━━━ Material provided

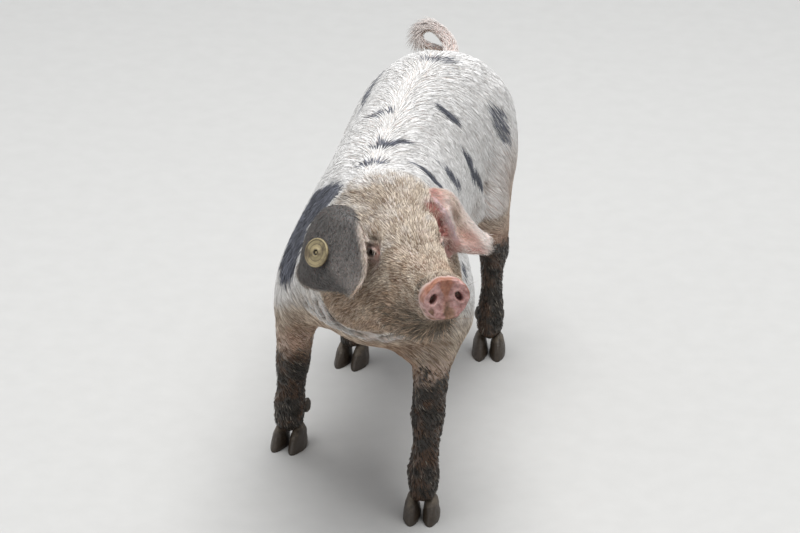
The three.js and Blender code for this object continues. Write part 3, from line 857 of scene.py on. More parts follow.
def paintAt(points, normals):
    where = masks(points)
    spots, head = where["headPoints"], where["head"]
    s, t, v = spots.T
    x, y, z = points.T
    soft, fine = cloud(points, 30, 11), cloud(points, 9, 12)
    mud, damp = np.zeros(len(points)), np.zeros(len(points))
    for leg, (footX, footY) in legFeet.items():
        near = (np.hypot(x - footX, y - footY) < mudPlan["reach"]) * (np.sign(x) == np.sign(footX))
        top = mudPlan["line"][leg] + soft * 10 + fine * 7
        mud = np.maximum(mud, ease(z, *(top + step for step in mudPlan["edge"])) * near)
        damp = np.maximum(damp, ease(z, *(top + step for step in mudPlan["damp"])) * near)
    mud = mud * (1 - head)
    splash = ease(cloud(points, 6, 13) + cloud(points, 14, 14) * 0.6, 0.55, 0.9)
    low = ease(z, 230, 150) * (1 - head)
    mud = np.maximum(mud, splash * low * mudPlan["splash"])
    under = ease(normals[:, 2], 0.1, -0.6)
    brisket = ease(y, -110, -190) * ease(z, 300, 230)
    ham = ease(y, 60, 150) * ease(z, 300, 235) * (1 - head)
    regions = {
        "low": low, "under": under, "brisket": brisket, "damp": damp, "ham": ham, "soft": soft,
        "leg": where["leg"], "tail": where["tail"], "behindEyes": ease(s, -70, 10),
        "snout": ease(s, 10, 80), "jaw": ease(v, 5, -40),
    }
    tan = tinted("tan", regions)
    faceEdge = ease(s, -112 + 12 * soft, -40 + 12 * soft)
    tan = tan + (tinted("face", regions) - tan) * faceEdge * ease(v, -150, -100)
    tan = tan + 0.14 * fine * head + 0.12 * cloud(points, 5, 16) * head
    shoulder = hump(x, -62, 34) * ease(y, -120, -165) * ease(z, 250, 215)
    tan = tan + 0.06 * shoulder * (1 - head) + 0.12 * cloud(points, 12, 17) * low
    tan = tan + 0.22 * ham * (1 - head)
    blush = tinted("blush", regions) * (1 - 0.5 * head)
    disc = ease(s, 111, 116.5) * head
    blush = blush + 0.3 * head * ease(cloud(points, 13, 15), 0.1, 0.8) * ease(s, 0, 50)
    for centre in eyeCentres:
        ring = ease(norm((spots - centre) * (1, 1, 1.25)), 21, 13) * head
        blush = np.maximum(blush, ring * (0.25 + 0.45 * ease(s - centre[0], -4, 12)))
    blush = blush + (1 - blush) * disc
    dark = 0.9 * head * ease(v, -14, -30) * ease(s, 45, 88)
    # the throat's folds are painted dark as shade, with less tan beside them
    for line in folds + foldFloors:
        far = alongLine(points, line)[0]
        dark = np.maximum(dark, hump(far, 0, 3.4))
        tan = tan * (1 - 0.5 * hump(far, 8, 4))
    dark = dark + 0.18 * head * ease(np.abs(t), 28, 40) * ease(s, 5, -20) * ease(v, -8, 10)
    _, discX, discY = toDisc(spots).T
    around = np.degrees(np.arctan2(discY, discX))
    # a dark ring behind the disc, strongest high on the pig's left: partly dark hair, partly painted shade in
    # the groove
    collar = hump(s, 108.5, 4.5) * (0.3 + 0.7 * hump(around, 150, 34)) * head
    dark = np.maximum(dark, 0.85 * collar)
    dark = np.clip(dark + 0.12 * fine * head, 0, 1) * (1 - disc)
    for side, centre in zip((-1, 1), eyeCentres):
        inner = hump(norm(spots - centre - np.array([4, -11 * side, 7])), 0, 12)
        inner = inner * head * (0.7 + 0.5 * cloud(points, 4, 18))
        tan, blush = tan + 0.3 * inner, blush + 0.62 * inner
        # painted shade in the upper part of each eye socket, above the eye
        brow = (spots - centre - np.array([-2, 3 * side, 12])) * (0.55, 0.8, 1.5)
        dark = np.maximum(dark, 0.62 * ease(norm(brow), 11, 4) * head)
    found = {"mud": mud, "tan": tan * (1 - disc), "blush": blush}
    found = {name: np.clip(values, 0, 1) for name, values in found.items()}
    return {"mark": bodyMarks(points), **found, "disc": disc, "dark": dark}


points, normals = meshPoints(skinMesh), meshNormals(skinMesh)
paint = paintAt(points, normals)
for name in ("grey", "conchaRedAndShade", "violet"):
    paint[name] = np.zeros(len(points))


def atLeast(name, values):
    paint[name] = np.maximum(paint[name], values)


def fade(amount, *names, to=0):
    for name in names:
        paint[name] = paint[name] * (1 - amount) + amount * to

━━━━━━

**Your instructions:** Extract the complete data, matching each line exactly.

**Finished exercise:**
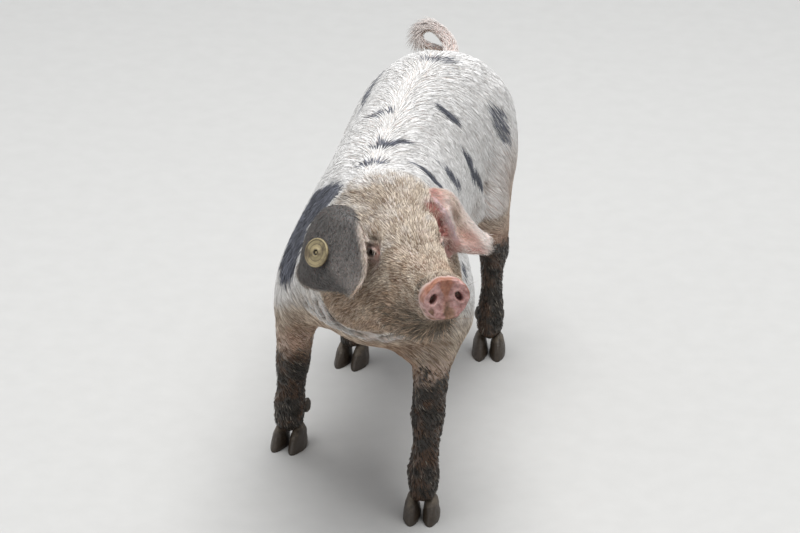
The three.js and Blender code for this object continues. Write part 3, from line 857 of scene.py on. More parts follow.
def paintAt(points, normals):
    where = masks(points)
    spots, head = where["headPoints"], where["head"]
    s, t, v = spots.T
    x, y, z = points.T
    soft, fine = cloud(points, 30, 11), cloud(points, 9, 12)
    mud, damp = np.zeros(len(points)), np.zeros(len(points))
    for leg, (footX, footY) in legFeet.items():
        near = (np.hypot(x - footX, y - footY) < mudPlan["reach"]) * (np.sign(x) == np.sign(footX))
        top = mudPlan["line"][leg] + soft * 10 + fine * 7
        mud = np.maximum(mud, ease(z, *(top + step for step in mudPlan["edge"])) * near)
        damp = np.maximum(damp, ease(z, *(top + step for step in mudPlan["damp"])) * near)
    mud = mud * (1 - head)
    splash = ease(cloud(points, 6, 13) + cloud(points, 14, 14) * 0.6, 0.55, 0.9)
    low = ease(z, 230, 150) * (1 - head)
    mud = np.maximum(mud, splash * low * mudPlan["splash"])
    under = ease(normals[:, 2], 0.1, -0.6)
    brisket = ease(y, -110, -190) * ease(z, 300, 230)
    ham = ease(y, 60, 150) * ease(z, 300, 235) * (1 - head)
    regions = {
        "low": low, "under": under, "brisket": brisket, "damp": damp, "ham": ham, "soft": soft,
        "leg": where["leg"], "tail": where["tail"], "behindEyes": ease(s, -70, 10),
        "snout": ease(s, 10, 80), "jaw": ease(v, 5, -40),
    }
    tan = tinted("tan", regions)
    faceEdge = ease(s, -112 + 12 * soft, -40 + 12 * soft)
    tan = tan + (tinted("face", regions) - tan) * faceEdge * ease(v, -150, -100)
    tan = tan + 0.14 * fine * head + 0.12 * cloud(points, 5, 16) * head
    shoulder = hump(x, -62, 34) * ease(y, -120, -165) * ease(z, 250, 215)
    tan = tan + 0.06 * shoulder * (1 - head) + 0.12 * cloud(points, 12, 17) * low
    tan = tan + 0.22 * ham * (1 - head)
    blush = tinted("blush", regions) * (1 - 0.5 * head)
    disc = ease(s, 111, 116.5) * head
    blush = blush + 0.3 * head * ease(cloud(points, 13, 15), 0.1, 0.8) * ease(s, 0, 50)
    for centre in eyeCentres:
        ring = ease(norm((spots - centre) * (1, 1, 1.25)), 21, 13) * head
        blush = np.maximum(blush, ring * (0.25 + 0.45 * ease(s - centre[0], -4, 12)))
    blush = blush + (1 - blush) * disc
    dark = 0.9 * head * ease(v, -14, -30) * ease(s, 45, 88)
    # the throat's folds are painted dark as shade, with less tan beside them
    for line in folds + foldFloors:
        far = alongLine(points, line)[0]
        dark = np.maximum(dark, hump(far, 0, 3.4))
        tan = tan * (1 - 0.5 * hump(far, 8, 4))
    dark = dark + 0.18 * head * ease(np.abs(t), 28, 40) * ease(s, 5, -20) * ease(v, -8, 10)
    _, discX, discY = toDisc(spots).T
    around = np.degrees(np.arctan2(discY, discX))
    # a dark ring behind the disc, strongest high on the pig's left: partly dark hair, partly painted shade in
    # the groove
    collar = hump(s, 108.5, 4.5) * (0.3 + 0.7 * hump(around, 150, 34)) * head
    dark = np.maximum(dark, 0.85 * collar)
    dark = np.clip(dark + 0.12 * fine * head, 0, 1) * (1 - disc)
    for side, centre in zip((-1, 1), eyeCentres):
        inner = hump(norm(spots - centre - np.array([4, -11 * side, 7])), 0, 12)
        inner = inner * head * (0.7 + 0.5 * cloud(points, 4, 18))
        tan, blush = tan + 0.3 * inner, blush + 0.62 * inner
        # painted shade in the upper part of each eye socket, above the eye
        brow = (spots - centre - np.array([-2, 3 * side, 12])) * (0.55, 0.8, 1.5)
        dark = np.maximum(dark, 0.62 * ease(norm(brow), 11, 4) * head)
    found = {"mud": mud, "tan": tan * (1 - disc), "blush": blush}
    found = {name: np.clip(values, 0, 1) for name, values in found.items()}
    return {"mark": bodyMarks(points), **found, "disc": disc, "dark": dark}


points, normals = meshPoints(skinMesh), meshNormals(skinMesh)
paint = paintAt(points, normals)
for name in ("grey", "conchaRedAndShade", "violet"):
    paint[name] = np.zeros(len(points))


def atLeast(name, values):
    paint[name] = np.maximum(paint[name], values)


def fade(amount, *names, to=0):
    for name in names:
        paint[name] = paint[name] * (1 - amount) + amount * to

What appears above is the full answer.